Victor340 and RPM manifold testing

I get that, Eric explains it in pretty much every video he does :) i was more curious that if someone (Me) is planning a 408 that won't be going over say 6500 (cause i'm a wussy that worries too much) would having 330 over 300 make much difference or does that extra cfm mostly matter to the guys that are running up well over 7k?
RPM is part of the puzzle. The first half of it, are you lifting the valve that high? If not, then you’re under using the head. The third thing is CID. The larger the port the higher you’ll need to rpm the engine to make good use of it

However, that doesn’t mean you can’t make good power with an under utilized valve lift vs the heads potentially excellent return. Same with cubic inch vs head volume and rpm vs port volume.

In other words, you would have to build a pretty unbalanced engine to put to much head on top but it is easier to do the reverse. An example would be something like, tiling a 408 with a stock head and giving it a 260@050 solid roller cam and expect a 9.0 slip. Not happening. Then the flip side. A stock 319 @ 8.7-1 with a fully ported W9 isn’t going to run 9’s ether.

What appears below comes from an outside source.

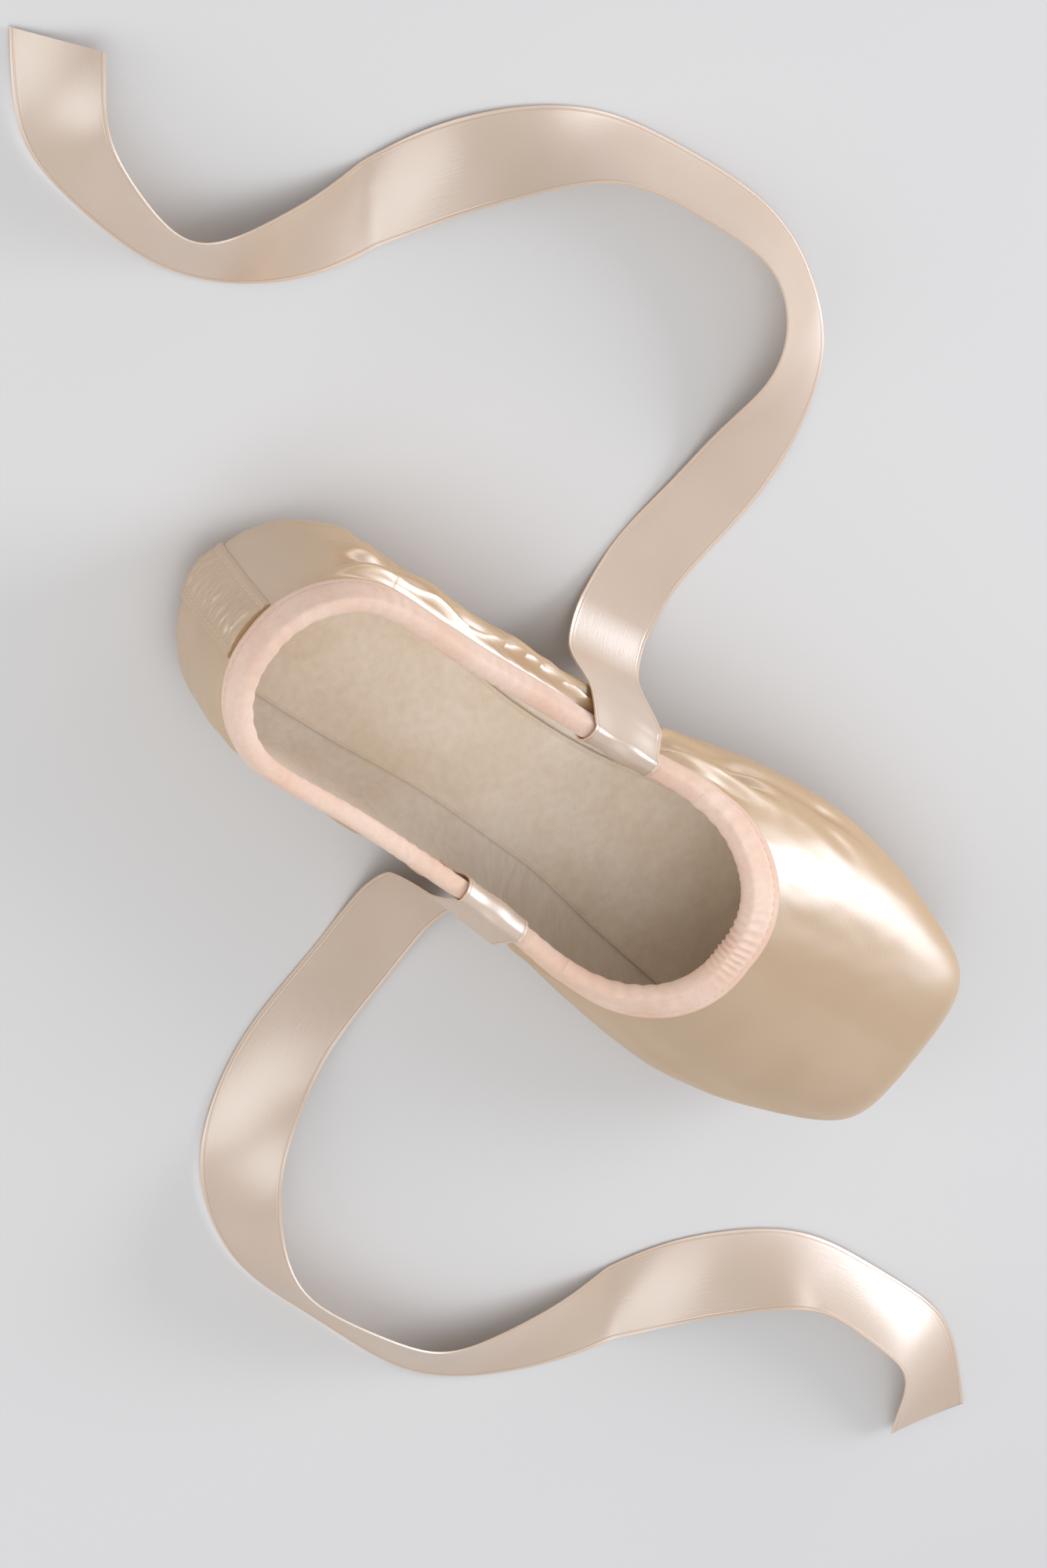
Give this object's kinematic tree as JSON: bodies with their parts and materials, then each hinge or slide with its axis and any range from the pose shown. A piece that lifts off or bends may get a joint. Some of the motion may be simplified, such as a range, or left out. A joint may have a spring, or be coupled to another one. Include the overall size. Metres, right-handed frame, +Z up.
{
  "type": "pointe shoe",
  "caption": "Ballet pointe shoe with a satin box and quarters, drawstring binding, leather sole and loose satin ribbons.",
  "frame": {"origin": "on the floor, under the middle of the shoe; the ribbons are left out of this", "axes": "the toe points to -Y, the heel to +Y, and +Z is up"},
  "size_m": [0.2981, 0.457, 0.059],
  "materials": {
    "satin": "peach satin with a broad sheen",
    "tape": "matte cotton tape",
    "leather": "smooth buff leather",
    "lining": "plain cream cotton"
  },
  "bodies": {
    "root": {"upper": "satin", "collar_binding": "tape", "outsole": "leather", "insole": "lining", "heel_strip": "satin", "ribbon_outer": "satin", "ribbon_inner": "satin"}
  },
  "joints": []
}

The closer you are to a well balanced engine the better it will perform for the use you intend on and it’s is easy to achieve but the super fine combo is hard. You can screw together almost any combo and it’ll go. How well it will go is another story. One hour trying to zero in on and that’s impossible since all of our crystal balls are broken.

Another thing is you can slice and dice a combo to death. Try not to split all the last fine hairs on it. Just work at it over time. No matter what you build, there’s always room for improvement in someone eyes.